Oral Submissions: Defendants/Respondents
Eli Lederman, counsel for the defendants CAFC and Larry Hrynew, began his oral submissions by arguing that consistent with the SCC’s majority judgement in Wallace, even in an employment context there is no requirement to terminate for a good faith reason – only to terminate in a good faith manner [paras 52-53, 95 of Respondents’ Factum].
In response to Justice Cromwell’s allegation that essentially what happened here was an expropriation of Mr. Bhasin’s business, Mr. Lederman maintained that Mr. Bhasin’s loss of the $87,000 value of his business was a natural result of the Agreement coming to an end. It is precisely what the parties understood and agreed could happen if the fixed-term 3-year contract was not renewed. Mr. Lederman also maintained that CAFC did not need to have a motive or reason to exercise its non-renewal right. He agreed with Justice Cromwell’s subsequent question that if the motive or reason for CAFC’s exercise of Clause 3.3 was proven to exist, such motive or reason would be irrelevant.
The Chief Justice asked Mr. Lederman to elaborate about the nature of contracts where one of the parties is utterly dependent on the exclusive ability of another party to carry on its commercial undertaking, outside of an employment or franchise context. Mr. Lederman replied that when a court looks to the reasonable intention of the parties, any imbalance in bargaining power between parties does not affect the contract’s interpretation, unless the contract was unconscionable at the time of formation [para 85 of Respondents’ Factum].
Justice Karakatsanis put forward the contention that if there is a general duty of fair dealing and good faith in a franchise agreement, it could also apply in a commercial context. Mr. Lederman disputed the importability of the broad principles of good faith and fair dealing from franchise law into commercial relationships, and reiterated that allowing courts to scrutinize whether a termination was for a legitimate business reason would open the floodgates for all disgruntled employees to bring claims every time they were dismissed [para 134 of Respondents’ Factum].
Perhaps the most pointed critique of the defendants’ position came from Justice Abella, when she alleged that the defendants were arguing for the commercial certainty in the right to freely undermine another party, versus the certainty of knowing that every commercial contract assumes no bad faith (as in Quebec under the Civil Code). For Justice Abella, the intention in every commercial contract is the always the parties’ commercial viability – so if one party behaves in a way that undermines the other party’s economic viability, this would contradict the objectives of the contract.
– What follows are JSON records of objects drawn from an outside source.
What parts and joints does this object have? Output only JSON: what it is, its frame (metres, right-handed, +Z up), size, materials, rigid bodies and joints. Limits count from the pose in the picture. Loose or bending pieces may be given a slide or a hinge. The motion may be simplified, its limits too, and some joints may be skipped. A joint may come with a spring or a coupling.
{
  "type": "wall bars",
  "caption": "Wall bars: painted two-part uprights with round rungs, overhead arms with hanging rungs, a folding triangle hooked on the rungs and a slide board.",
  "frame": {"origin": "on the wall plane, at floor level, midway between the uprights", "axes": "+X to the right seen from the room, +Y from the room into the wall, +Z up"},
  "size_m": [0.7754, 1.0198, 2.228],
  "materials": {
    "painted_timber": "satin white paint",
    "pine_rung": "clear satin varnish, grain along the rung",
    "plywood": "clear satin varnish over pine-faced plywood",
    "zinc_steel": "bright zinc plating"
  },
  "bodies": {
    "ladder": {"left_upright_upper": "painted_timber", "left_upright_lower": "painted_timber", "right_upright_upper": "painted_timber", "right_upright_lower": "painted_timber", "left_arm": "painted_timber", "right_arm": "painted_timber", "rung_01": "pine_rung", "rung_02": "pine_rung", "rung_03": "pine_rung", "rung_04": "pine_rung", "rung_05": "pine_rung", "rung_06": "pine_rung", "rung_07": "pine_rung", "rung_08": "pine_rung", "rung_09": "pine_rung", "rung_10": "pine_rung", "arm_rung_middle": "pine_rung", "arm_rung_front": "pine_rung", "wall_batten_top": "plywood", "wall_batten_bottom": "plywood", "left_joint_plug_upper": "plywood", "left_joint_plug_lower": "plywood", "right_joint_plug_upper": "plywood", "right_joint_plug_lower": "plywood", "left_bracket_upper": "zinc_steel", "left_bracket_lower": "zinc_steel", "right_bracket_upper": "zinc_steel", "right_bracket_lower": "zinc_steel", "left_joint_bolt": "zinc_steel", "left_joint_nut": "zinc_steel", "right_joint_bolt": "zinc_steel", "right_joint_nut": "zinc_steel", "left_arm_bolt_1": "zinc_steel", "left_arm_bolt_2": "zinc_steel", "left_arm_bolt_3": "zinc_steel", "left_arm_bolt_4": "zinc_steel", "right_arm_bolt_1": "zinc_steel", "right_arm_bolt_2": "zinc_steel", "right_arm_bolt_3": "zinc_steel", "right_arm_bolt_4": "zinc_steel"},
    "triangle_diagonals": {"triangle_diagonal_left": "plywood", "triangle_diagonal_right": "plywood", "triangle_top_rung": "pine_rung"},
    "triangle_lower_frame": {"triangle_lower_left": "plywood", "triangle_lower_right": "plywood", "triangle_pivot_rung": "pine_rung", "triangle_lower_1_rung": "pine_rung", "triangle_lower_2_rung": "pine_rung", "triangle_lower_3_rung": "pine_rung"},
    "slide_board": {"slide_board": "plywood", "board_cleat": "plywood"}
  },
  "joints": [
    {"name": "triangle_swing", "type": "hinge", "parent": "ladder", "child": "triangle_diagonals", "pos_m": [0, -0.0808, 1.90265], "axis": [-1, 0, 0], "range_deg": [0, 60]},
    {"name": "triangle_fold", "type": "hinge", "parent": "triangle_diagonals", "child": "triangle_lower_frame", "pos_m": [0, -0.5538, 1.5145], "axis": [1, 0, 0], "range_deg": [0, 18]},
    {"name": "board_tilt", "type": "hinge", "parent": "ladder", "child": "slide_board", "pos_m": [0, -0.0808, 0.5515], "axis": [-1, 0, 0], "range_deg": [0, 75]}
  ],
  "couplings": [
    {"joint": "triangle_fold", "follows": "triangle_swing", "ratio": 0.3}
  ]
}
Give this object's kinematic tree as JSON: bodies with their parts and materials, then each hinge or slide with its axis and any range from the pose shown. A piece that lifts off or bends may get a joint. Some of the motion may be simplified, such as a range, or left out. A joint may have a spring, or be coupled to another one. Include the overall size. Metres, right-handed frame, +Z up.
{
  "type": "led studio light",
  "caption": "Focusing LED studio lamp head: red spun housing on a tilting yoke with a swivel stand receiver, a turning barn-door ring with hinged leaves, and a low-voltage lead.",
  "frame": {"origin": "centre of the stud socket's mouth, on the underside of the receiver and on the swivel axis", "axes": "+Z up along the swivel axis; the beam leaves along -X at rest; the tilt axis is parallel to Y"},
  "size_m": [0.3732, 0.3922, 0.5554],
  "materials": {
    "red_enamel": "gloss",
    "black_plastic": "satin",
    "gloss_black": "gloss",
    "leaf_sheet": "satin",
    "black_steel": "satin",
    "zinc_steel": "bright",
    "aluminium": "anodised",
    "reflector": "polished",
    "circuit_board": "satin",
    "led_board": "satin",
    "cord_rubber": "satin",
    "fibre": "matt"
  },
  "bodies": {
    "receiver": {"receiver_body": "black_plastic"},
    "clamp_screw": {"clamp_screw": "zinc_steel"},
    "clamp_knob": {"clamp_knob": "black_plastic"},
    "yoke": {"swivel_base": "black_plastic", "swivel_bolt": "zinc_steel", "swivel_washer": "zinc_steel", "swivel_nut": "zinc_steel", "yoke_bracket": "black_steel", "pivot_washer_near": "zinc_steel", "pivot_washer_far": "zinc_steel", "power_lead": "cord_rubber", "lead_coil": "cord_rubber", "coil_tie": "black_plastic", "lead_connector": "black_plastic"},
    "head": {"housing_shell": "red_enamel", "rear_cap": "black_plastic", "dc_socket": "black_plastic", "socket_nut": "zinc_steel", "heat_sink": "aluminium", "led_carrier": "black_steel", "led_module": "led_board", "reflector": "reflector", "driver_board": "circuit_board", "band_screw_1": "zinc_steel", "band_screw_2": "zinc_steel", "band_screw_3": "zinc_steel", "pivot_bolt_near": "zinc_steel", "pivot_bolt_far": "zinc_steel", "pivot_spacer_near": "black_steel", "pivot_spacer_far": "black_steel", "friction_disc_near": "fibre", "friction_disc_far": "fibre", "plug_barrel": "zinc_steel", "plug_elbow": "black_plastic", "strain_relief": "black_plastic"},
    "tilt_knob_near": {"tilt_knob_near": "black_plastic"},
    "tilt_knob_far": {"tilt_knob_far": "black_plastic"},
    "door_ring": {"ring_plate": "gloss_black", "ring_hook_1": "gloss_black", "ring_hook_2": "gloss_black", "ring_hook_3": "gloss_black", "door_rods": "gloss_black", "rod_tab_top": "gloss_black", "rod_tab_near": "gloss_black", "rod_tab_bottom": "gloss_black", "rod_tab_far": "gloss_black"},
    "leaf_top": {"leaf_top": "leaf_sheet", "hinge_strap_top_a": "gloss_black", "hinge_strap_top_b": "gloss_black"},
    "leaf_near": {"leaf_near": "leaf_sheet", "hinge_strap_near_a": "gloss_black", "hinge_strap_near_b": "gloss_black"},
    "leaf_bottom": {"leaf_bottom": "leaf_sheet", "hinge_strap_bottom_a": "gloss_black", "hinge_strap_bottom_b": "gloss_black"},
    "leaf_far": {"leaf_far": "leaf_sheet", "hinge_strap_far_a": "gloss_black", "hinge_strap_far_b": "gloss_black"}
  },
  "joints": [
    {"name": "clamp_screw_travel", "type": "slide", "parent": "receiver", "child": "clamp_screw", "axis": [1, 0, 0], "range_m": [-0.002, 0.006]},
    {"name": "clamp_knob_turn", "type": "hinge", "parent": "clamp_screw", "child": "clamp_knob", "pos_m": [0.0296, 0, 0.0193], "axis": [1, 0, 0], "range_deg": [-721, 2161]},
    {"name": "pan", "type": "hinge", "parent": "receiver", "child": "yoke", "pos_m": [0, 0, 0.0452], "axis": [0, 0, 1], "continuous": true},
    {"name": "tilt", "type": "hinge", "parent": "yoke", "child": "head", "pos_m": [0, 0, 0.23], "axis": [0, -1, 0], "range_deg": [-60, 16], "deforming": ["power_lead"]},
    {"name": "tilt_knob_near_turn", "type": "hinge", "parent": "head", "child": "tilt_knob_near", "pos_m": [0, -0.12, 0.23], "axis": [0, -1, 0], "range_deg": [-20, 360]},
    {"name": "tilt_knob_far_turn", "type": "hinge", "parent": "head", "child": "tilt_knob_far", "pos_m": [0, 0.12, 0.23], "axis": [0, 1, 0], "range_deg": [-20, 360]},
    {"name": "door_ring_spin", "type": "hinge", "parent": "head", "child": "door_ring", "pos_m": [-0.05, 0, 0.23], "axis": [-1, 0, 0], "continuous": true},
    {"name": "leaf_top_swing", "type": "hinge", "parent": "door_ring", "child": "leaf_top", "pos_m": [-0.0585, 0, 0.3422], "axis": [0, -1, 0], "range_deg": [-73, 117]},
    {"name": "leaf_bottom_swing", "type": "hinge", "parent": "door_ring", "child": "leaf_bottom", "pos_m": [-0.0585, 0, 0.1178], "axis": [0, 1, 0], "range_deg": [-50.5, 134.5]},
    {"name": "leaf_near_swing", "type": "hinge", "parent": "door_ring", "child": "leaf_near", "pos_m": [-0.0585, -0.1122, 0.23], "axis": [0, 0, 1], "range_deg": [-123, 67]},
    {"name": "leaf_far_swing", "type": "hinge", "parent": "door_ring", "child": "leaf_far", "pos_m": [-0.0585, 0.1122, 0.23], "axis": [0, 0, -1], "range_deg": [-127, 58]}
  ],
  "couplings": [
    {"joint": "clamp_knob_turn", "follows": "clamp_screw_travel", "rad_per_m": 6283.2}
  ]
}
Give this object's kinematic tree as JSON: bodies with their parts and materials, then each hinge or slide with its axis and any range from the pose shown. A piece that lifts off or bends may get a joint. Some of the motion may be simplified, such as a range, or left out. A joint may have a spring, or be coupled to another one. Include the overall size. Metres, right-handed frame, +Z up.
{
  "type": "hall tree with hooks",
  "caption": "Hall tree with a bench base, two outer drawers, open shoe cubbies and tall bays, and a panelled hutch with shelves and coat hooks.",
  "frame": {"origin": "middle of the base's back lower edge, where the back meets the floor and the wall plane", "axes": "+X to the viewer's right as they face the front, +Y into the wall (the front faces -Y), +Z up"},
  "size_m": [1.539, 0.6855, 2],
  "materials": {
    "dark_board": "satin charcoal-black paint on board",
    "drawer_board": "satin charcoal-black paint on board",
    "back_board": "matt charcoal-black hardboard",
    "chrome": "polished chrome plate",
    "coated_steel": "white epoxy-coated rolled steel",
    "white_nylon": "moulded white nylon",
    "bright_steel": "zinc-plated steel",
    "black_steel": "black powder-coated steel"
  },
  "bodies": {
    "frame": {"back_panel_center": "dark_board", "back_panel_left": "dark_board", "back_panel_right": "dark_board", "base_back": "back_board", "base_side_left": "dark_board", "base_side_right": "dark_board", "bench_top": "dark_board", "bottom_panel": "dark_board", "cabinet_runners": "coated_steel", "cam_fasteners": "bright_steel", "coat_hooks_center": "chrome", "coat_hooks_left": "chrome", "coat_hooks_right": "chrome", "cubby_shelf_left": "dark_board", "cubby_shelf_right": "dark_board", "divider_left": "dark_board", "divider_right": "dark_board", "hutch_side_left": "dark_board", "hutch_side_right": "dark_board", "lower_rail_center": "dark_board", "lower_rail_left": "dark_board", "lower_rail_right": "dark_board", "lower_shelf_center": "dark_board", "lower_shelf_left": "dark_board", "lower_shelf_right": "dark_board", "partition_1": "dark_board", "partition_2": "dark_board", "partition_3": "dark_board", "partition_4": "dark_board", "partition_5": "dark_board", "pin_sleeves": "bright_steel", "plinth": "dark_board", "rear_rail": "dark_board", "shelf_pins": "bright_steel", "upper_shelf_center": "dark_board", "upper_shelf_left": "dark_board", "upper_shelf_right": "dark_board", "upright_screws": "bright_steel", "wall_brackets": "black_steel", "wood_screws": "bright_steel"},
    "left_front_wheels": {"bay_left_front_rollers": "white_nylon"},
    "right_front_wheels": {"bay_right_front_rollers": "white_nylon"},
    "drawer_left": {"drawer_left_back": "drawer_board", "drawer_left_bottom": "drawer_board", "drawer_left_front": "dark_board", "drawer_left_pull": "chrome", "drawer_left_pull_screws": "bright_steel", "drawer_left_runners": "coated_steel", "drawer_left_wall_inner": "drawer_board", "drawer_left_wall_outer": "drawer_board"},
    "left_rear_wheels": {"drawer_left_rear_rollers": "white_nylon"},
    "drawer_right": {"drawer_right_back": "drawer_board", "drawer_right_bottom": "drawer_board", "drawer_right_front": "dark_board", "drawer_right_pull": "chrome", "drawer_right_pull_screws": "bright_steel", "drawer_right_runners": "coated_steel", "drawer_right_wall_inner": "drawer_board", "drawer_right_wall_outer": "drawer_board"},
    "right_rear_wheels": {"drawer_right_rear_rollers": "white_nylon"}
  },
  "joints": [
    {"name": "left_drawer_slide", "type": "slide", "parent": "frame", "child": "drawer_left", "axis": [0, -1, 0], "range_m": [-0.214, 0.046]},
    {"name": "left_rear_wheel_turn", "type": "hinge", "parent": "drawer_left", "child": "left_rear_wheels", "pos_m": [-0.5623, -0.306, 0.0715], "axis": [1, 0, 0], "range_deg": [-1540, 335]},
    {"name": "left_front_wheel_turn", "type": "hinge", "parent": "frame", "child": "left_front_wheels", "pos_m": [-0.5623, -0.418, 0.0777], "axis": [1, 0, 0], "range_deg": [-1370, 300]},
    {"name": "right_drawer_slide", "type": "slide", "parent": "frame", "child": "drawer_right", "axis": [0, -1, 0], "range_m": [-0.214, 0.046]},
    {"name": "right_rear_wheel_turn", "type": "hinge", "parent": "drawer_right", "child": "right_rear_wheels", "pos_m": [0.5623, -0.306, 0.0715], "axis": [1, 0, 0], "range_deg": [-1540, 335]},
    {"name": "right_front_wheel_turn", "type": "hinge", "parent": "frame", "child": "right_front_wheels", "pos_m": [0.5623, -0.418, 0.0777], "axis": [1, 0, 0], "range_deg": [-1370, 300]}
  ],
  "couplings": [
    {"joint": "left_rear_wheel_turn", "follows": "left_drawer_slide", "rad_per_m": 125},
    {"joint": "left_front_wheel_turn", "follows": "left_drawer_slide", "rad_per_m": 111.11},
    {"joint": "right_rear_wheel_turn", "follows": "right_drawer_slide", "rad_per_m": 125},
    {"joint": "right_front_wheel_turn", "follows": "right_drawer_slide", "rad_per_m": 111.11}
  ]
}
Mr. Lederman chose to answer Justice Abella’s critique by going into the exchanged correspondence between CAFC and Mr. Bhasin when they were discussing the potential merger between Mr. Bhasin’s agency and Mr. Hrynew’s agency, in order to demonstrate to the SCC bench that CAFC’s decision not to renew was not in bad faith but rather a mere business decision. However, paragraph 129 of the Respondents’ Factum provides a fairly succinct reply of its own:
The current and correct state of the law is that a party is not permitted to abuse a right to defeat the bargain struck between the parties. The objectives of the parties are often very different; the bargain struck between them is one and the same. [emphasis in original]
In Mr. Lederman’s view, the objective of Mr. Bhasin in signing the Agreement was to have the contract renewed perpetually until his retirement at age 65 (i.e., renewed three times, each for a period of three years, for nine years until his retirement) [para 133 of Respondents’ Factum]. CAFC did not share Mr. Bhasin’s objective, nor did CAFC intend for the contract to confer that right, as evidenced by the non-renewal clause in dispute [para 145 of Respondents’ Factum]. This point is repeated throughout both the defendants’ oral and written submissions.
However, at the very outset of the counsel for the plaintiff’s address to the Supreme Court, Mr. Finkelstein denounced the straw-man argument that opposing counsel was attempting to draw as the plaintiff’s position: that Mr. Bhasin believes Clause 3.3 can only be exercised for cause. Instead, Mr. Finkelstein emphasized that Clause 3.3, properly interpreted, cannot be exercised in bad faith. As I mentioned in my previous discussion about Bhasin v Hrynew here on The Court, Justice Moen addressed this point at paragraphs 256-257 of her trial judgement:
CAFC certainly was not obligated under the 1998 Agreement to continue the contractual relationship forever. However, CAFC was obligated under the 1998 Agreement to exercise the non-renewal clause in a way that respected Bhasin’s interests to a standard of good faith – this means honestly, reasonably and fairly.
Whether this remains a sticking point for the Supreme Court of Canada is yet to be seen, as lawyers across the country eagerly await the SCC’s decision.